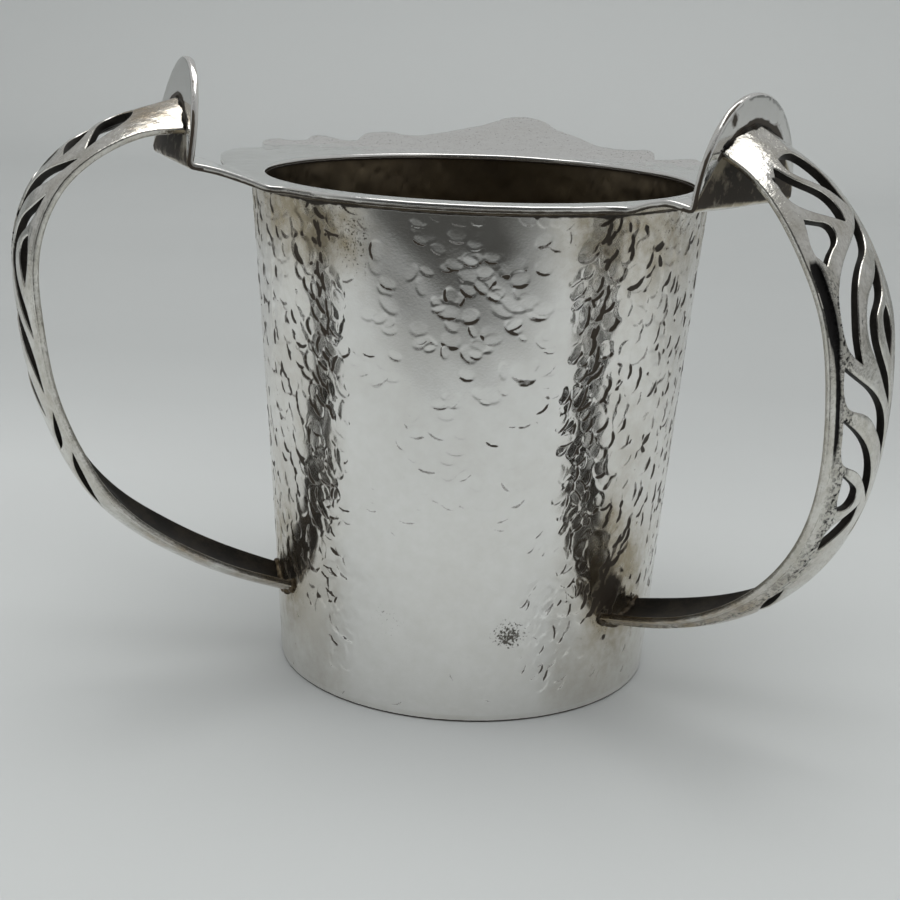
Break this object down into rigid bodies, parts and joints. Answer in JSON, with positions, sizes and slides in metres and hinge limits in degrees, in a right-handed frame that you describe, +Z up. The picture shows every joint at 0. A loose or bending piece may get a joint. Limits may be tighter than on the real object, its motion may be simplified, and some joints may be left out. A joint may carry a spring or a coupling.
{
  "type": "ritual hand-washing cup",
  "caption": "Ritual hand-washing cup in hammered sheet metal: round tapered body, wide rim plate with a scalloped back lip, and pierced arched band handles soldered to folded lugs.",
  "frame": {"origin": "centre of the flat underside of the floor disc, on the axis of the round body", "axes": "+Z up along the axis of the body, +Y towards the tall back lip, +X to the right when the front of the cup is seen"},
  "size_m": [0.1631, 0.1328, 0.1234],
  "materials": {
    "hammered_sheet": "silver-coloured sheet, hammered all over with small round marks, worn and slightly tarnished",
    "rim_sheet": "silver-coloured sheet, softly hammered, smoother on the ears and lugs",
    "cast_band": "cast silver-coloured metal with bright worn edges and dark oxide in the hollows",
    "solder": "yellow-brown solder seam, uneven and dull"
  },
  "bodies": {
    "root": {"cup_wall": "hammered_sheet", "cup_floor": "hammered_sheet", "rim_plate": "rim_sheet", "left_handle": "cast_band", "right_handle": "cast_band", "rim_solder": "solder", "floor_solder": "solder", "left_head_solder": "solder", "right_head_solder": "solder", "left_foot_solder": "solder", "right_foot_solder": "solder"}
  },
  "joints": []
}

===============

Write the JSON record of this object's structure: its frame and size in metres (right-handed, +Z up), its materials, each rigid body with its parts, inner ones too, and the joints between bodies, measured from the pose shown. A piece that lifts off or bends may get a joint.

===============

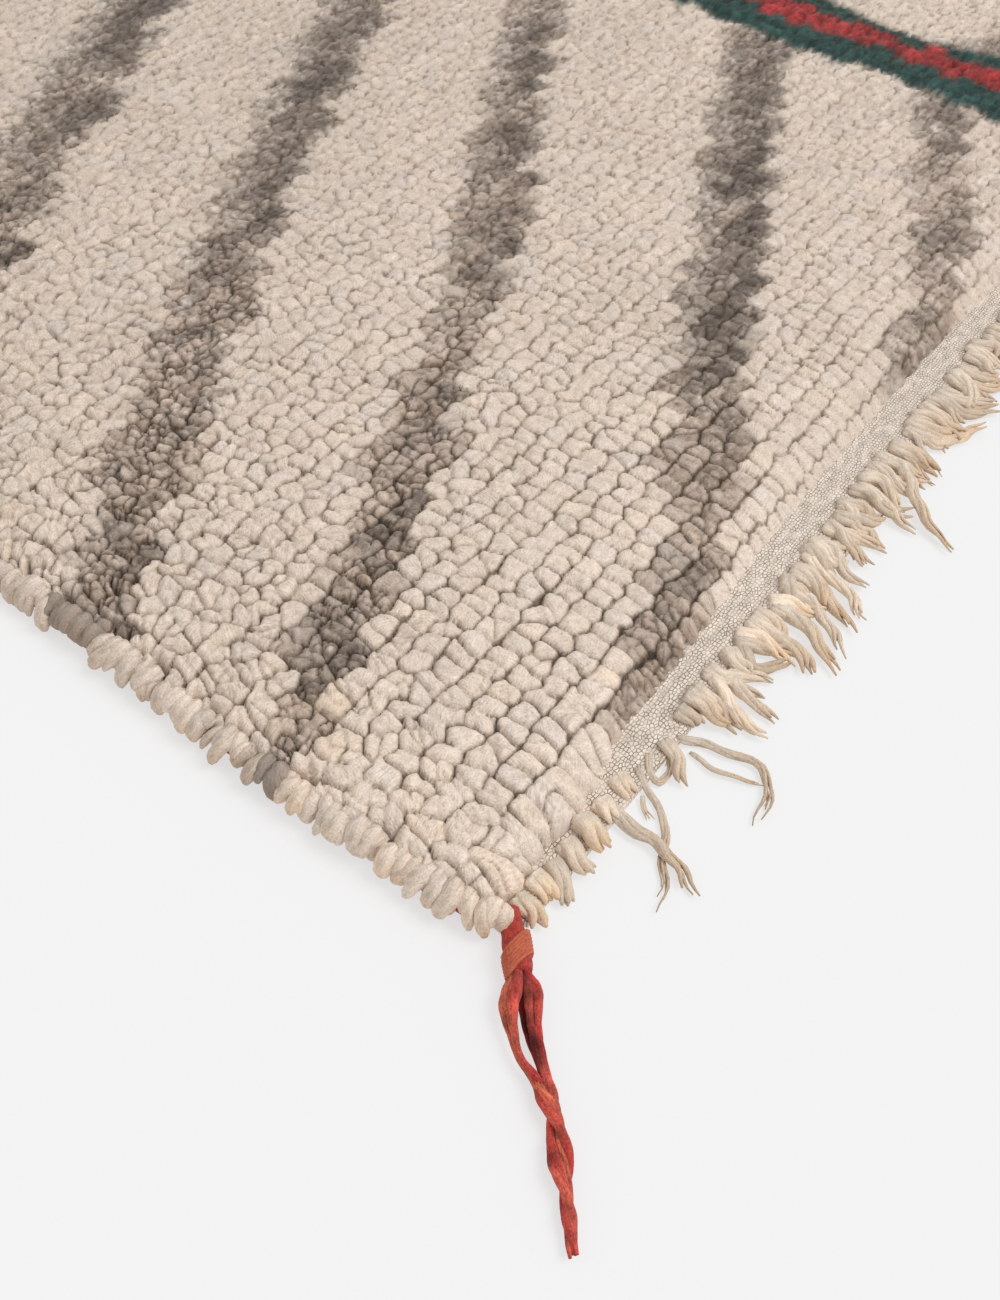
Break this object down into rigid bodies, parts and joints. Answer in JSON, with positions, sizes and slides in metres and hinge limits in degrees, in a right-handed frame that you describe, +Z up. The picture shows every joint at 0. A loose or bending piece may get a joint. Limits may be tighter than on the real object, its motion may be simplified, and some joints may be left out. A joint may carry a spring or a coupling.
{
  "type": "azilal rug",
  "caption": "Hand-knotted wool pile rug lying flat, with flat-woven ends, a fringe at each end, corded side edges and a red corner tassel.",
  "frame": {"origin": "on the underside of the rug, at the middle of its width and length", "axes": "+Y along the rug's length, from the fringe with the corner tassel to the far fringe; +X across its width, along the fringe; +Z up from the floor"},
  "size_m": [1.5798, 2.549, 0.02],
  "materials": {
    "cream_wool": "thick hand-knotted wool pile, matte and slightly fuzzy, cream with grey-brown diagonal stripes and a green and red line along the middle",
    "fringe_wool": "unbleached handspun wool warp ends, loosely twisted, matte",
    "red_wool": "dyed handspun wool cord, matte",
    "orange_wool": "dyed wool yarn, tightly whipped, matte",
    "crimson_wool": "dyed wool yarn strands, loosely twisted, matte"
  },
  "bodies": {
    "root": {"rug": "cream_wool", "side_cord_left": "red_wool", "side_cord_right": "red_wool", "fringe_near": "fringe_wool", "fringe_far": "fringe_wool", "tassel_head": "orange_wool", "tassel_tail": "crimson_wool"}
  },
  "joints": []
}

===============

◆ Instructions to follow: Go through the material and select each line with the string "body" in it.

◆ Response to this exercise:
  "caption": "Ritual hand-washing cup in hammered sheet metal: round tapered body, wide rim plate with a scalloped back lip, and pierced arched band handles soldered to folded lugs.",
  "frame": {"origin": "centre of the flat underside of the floor disc, on the axis of the round body", "axes": "+Z up along the axis of the body, +Y towards the tall back lip, +X to the right when the front of the cup is seen"},
Write the JSON record of this object's structure: its frame and size in metres (right-handed, +Z up), its materials, each rigid body with its parts, inner ones too, and the joints between bodies, measured from the pose shown. A piece that lifts off or bends may get a joint.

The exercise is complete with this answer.